Thursday, April 16, 2009

Choya

Belief in yourself. Who is myself? I know who, or rather what, the meds make me. Who was I? It worries me that I actually struggle to remember, but I feel as though I owe myself the chance to believe in something other than pain, which is about all I can believe in lately.

Me. Who am I? Who am I without the meds?
I am a confident person, and if I'm not, I'll pretend it until I am.
I am stubborn. Your herd of goats does not stand a chance.
I am a determined human being, yet in the same breath I'll change my mind like the autumn breeze.
I enjoy reading. Crochet. Knitting. Photography.
I like music. A lot. I love a good dvd.
I love Disney. I love Studio Ghibli.
I adore candles. And incense.
I love food. Eating it. Cooking it. Smelling it. Particularly smelling it cook. Lovely.
I like chai tea with a little milk. I like Bundaberg rum.
I love beautiful things that have no purpose other than to be beautiful.
I love animals and the unconditional love and support they offer.
I would do anything to find that little black and white kitten in my bottom drawer one morning.
I will always love my Molly.
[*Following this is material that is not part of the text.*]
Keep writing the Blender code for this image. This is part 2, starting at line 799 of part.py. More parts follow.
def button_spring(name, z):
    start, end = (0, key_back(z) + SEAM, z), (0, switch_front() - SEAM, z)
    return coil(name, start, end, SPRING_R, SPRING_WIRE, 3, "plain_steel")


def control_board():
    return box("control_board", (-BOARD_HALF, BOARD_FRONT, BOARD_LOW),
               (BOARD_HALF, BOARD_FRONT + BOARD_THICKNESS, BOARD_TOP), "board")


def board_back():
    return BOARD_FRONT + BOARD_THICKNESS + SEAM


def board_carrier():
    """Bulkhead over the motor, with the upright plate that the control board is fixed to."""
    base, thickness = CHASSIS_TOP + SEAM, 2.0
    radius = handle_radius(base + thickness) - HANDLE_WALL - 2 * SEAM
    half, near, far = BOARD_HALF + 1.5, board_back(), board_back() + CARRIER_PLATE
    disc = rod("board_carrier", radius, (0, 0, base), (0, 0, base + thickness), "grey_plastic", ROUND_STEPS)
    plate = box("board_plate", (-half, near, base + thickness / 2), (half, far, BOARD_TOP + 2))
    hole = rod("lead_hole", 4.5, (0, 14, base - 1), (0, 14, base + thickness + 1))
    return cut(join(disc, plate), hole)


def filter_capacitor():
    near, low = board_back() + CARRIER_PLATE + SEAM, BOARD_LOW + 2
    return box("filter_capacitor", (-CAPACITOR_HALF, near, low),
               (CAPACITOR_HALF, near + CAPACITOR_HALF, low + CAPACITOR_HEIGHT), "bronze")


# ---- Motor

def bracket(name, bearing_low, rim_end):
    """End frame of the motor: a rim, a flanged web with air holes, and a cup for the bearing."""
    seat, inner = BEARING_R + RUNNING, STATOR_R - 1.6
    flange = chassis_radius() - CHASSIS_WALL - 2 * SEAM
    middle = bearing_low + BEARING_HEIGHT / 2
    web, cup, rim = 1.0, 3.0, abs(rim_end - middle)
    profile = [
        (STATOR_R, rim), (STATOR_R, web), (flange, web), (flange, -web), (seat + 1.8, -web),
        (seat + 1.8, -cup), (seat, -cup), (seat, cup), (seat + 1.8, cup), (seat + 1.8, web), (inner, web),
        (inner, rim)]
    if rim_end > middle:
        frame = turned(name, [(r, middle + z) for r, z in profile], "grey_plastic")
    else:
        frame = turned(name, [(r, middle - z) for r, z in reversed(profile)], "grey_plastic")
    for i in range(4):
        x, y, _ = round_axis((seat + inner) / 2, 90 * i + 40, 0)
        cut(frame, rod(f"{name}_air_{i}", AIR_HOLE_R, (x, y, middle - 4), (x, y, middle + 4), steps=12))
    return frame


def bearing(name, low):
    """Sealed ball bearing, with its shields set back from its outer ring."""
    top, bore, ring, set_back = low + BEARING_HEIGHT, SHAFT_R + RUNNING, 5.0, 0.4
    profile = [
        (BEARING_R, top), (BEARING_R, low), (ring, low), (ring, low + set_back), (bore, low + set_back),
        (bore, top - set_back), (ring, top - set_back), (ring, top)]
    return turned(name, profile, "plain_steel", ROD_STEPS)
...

Sleep well my girl.
I have a clear face, the odd black head occasionally, but rarely anything more.
I have shiny, golden, light brown curls.
I am trying (and succeeding) to lose weight. Till then I'm cuddly.
I have clear blue eyes.
I like the freckles on my shoulders.
I am a loyal and protective friend.
I have a sense of humour that likes to hide.
I love my inner child and the things she gets up to.
You can take the girl out of the country but you will always fail at trying to take the country out of the girl.
I love my little red car and the places she takes me.
I am a dreamer. Rarely a do-er.
I'm driven with dollar signs in my eyes.


Who am I with the meds and the old hag inside me? Hardly any of the above.

I figure now is a good time to reflect on who I really am, what there is to believe in, because there are many times lately where I'm just too miserable to thing on any of it. There are sometimes though when I'm certain I'll pull through, and this is what I am. This is what I can be. This is what I need to believe in.